Bronco player's teacher encourages conversations around organ donation
'One of the worst and most beautiful things that exist in the human condition'
The spike in Albertans signing up to become organ donors is one of the few silver linings to emerge out of the Humboldt Broncos bus crash.
As much as the story — inspired by the actions of 21-year-old Logan Boulet — has resonated with Albertans, it hits particularly close to home for Jared Heidinger.
The biology teacher at Lethbridge's Winston Churchill High School taught Boulet and his other students about importance of organ donation through his own story of personal tragedy.
"Organ donation is one of the worst and most beautiful things that seem to exist in the human condition," Heidinger told the Calgary Eyeopener. "It's really hard to go through but you know that it's good and someone else is happy."
The hardest decision
Heidinger lost his wife Krista due to complications from a pulmonary embolism in 2009, just two days after she gave birth to their third child.
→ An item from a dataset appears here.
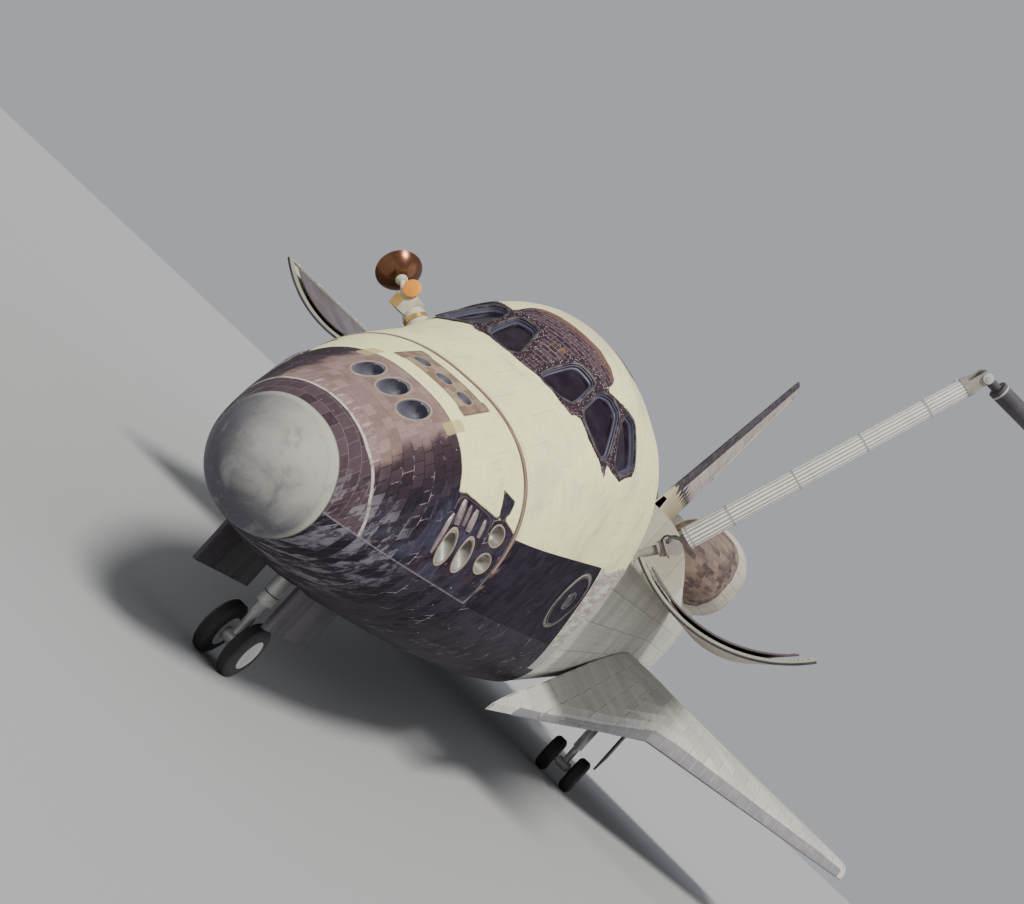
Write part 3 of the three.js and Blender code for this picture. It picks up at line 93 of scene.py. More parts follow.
class Paint:
    """A procedural material built node by node."""

    def __init__(self, name, roughness=0.8, metallic=0.0, **extra):
        self.material = bpy.data.materials.new(name)
        self.material.use_nodes = True
        self.tree = self.material.node_tree
        self.shader = self.tree.nodes["Principled BSDF"]
        self.shader.inputs["Roughness"].default_value = roughness
        self.shader.inputs["Metallic"].default_value = metallic
        for key, value in extra.items():
            self.shader.inputs[key.replace("_", " ")].default_value = value
        self.made = {}

    def node(self, kind, inputs=(), **settings):
        made = self.tree.nodes.new(kind)
        for key, value in settings.items():
            setattr(made, key, value)
        for key, value in dict(inputs).items():
            if isinstance(value, bpy.types.NodeSocket):
                self.tree.links.new(value, made.inputs[key])
            else:
                made.inputs[key].default_value = value
        return made

    def math(self, operation, a, b=0.0):
        return self.node("ShaderNodeMath", {0: a, 1: b}, operation=operation).outputs[0]

    def times(self, a, b):
        return self.math("MULTIPLY", a, b)

    def plus(self, a, b):
        return self.math("ADD", a, b)

    def minus(self, a, b):
        return self.math("SUBTRACT", a, b)

    def rest(self, a):
        """What is left of one."""
        return self.math("SUBTRACT", 1.0, a)

    def swing(self, a, amount):
        """A 0 to 1 value as a shift either way."""
        return self.times(self.minus(a, 0.5), amount)

    def near(self, name, far, close):
        """1 where a signed distance is nearly zero, 0 beyond the far distance."""
        return self.ramp(self.math("ABSOLUTE", self.value(name)), far, close)

    def mix(self, factor, a, b):
        a, b = [c if isinstance(c, bpy.types.NodeSocket) else (*c, 1.0)[:4] for c in (a, b)]
        return self.node(
            "ShaderNodeMix", {0: factor, 6: a, 7: b}, data_type="RGBA", clamp_factor=True,
        ).outputs[2]

    def layers(self, colour, *rows):
        """A colour with others laid over it in turn; rows are (mask, colour)."""
        for mask, top in rows:
            colour = self.mix(mask, colour, top)
        return colour

    def ramp(self, value, low, high, to_low=0.0, to_high=1.0):
        inputs = {"Value": value, "From Min": low, "From Max": high, "To Min": to_low, "To Max": to_high}
        return self.node(
            "ShaderNodeMapRange", inputs, interpolation_type="SMOOTHSTEP", clamp=True,
        ).outputs[0]

    def place(self, source="Object", scale=(1, 1, 1), turn=(0, 0, 0)):
        """Object coordinates, or a UV map by its name, turned and scaled."""
        key = (source, tuple(scale), tuple(turn))
        if key not in self.made:
            if source == "Object":
                start = self.node("ShaderNodeTexCoord").outputs[source]
            else:
                start = self.node("ShaderNodeUVMap", uv_map=source).outputs[0]
            inputs = {"Vector": start, "Scale": scale, "Rotation": turn}
            self.made[key] = self.node("ShaderNodeMapping", inputs).outputs[0]
        return self.made[key]

    def value(self, name):
        if name not in self.made:
            self.made[name] = self.node("ShaderNodeAttribute", attribute_name=name).outputs["Fac"]
        return self.made[name]

    def noise(self, where, scale, detail=4.0, roughness=0.55, distortion=0.0):
        inputs = {
            "Vector": where, "Scale": scale, "Detail": detail, "Roughness": roughness,
            "Distortion": distortion,
        }
        return self.node("ShaderNodeTexNoise", inputs).outputs[0]

    def cells(self, where, scale):
        return self.node(
            "ShaderNodeTexVoronoi", {"Vector": where, "Scale": scale}, feature="F1",
        ).outputs["Distance"]

    def bricks(self, where, width, height, seam, offset=0.5):
        """A tone for each brick, and the seams between them."""
        inputs = {
            "Vector": where, "Color1": (0, 0, 0, 1), "Color2": (1, 1, 1, 1), "Mortar": (0.5, 0.5, 0.5, 1),
            "Scale": 1.0, "Mortar Size": seam, "Mortar Smooth": 0.2, "Bias": 0.0,
            "Brick Width": width, "Row Height": height,
        }
        made = self.node("ShaderNodeTexBrick", inputs, offset=offset, squash=1.0)
        tone = self.node("ShaderNodeSeparateColor", {0: made.outputs["Color"]}).outputs[0]
        return tone, made.outputs["Fac"]

    def finish(self, colour, height=None, depth=0.004, strength=0.6, roughness=None):
        self.tree.links.new(colour, self.shader.inputs["Base Color"])
        if height is not None:
            bump = self.node("ShaderNodeBump", {"Height": height, "Strength": strength, "Distance": depth})
            self.tree.links.new(bump.outputs[0], self.shader.inputs["Normal"])
        if roughness is not None:
            self.tree.links.new(roughness, self.shader.inputs["Roughness"])
        return self.material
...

The unexpected tragedy forced him to make a decision about a topic the couple had never discussed.
"Krista and I hadn't talked about the organ donation piece before this because she was so young," Heidinger said. "But everyone in our family agreed … and I felt like if Krista was able to speak to me she would say 'hey look, if we believe what we believe, I'm in a better place now so let's save some lives.'"
Knowing her death would result in some good, however, didn't lessen the shock, said Heidinger, adding it's crucial prospective organ donors discuss their wishes with their families.
"Such a big part of this story is that Logan spoke with his family openly about it and made it very clear to his family what he desired," he said.
Teaching through tragedy
Heidinger has also been open in talking about his experience — even using it as a teaching tool in his science classes.
"When I teach Biology 20 or Biology 30, there are pieces that directly relate to my story in our curriculum," he said.
But the benefit in sharing goes beyond the academic.
It also helps him connect with his students.
"Kids want to know who you are and what makes you tick, and all of us go through hard times in life."
Like Krista's death, Boulet's passing is a bittersweet experience for those who knew him.
Heidinger said the community is reeling from the death of the young man he describes as solid, happy and hard-working. But they are also finding hope in knowing his passing will help so many others.
Boulet signed his organ donor card just weeks before the bus crash on April 7. As many as six lives may have been saved because of his donation.
Boulet had just been accepted to the University of Lethbridge, where he planned to study education and become a teacher.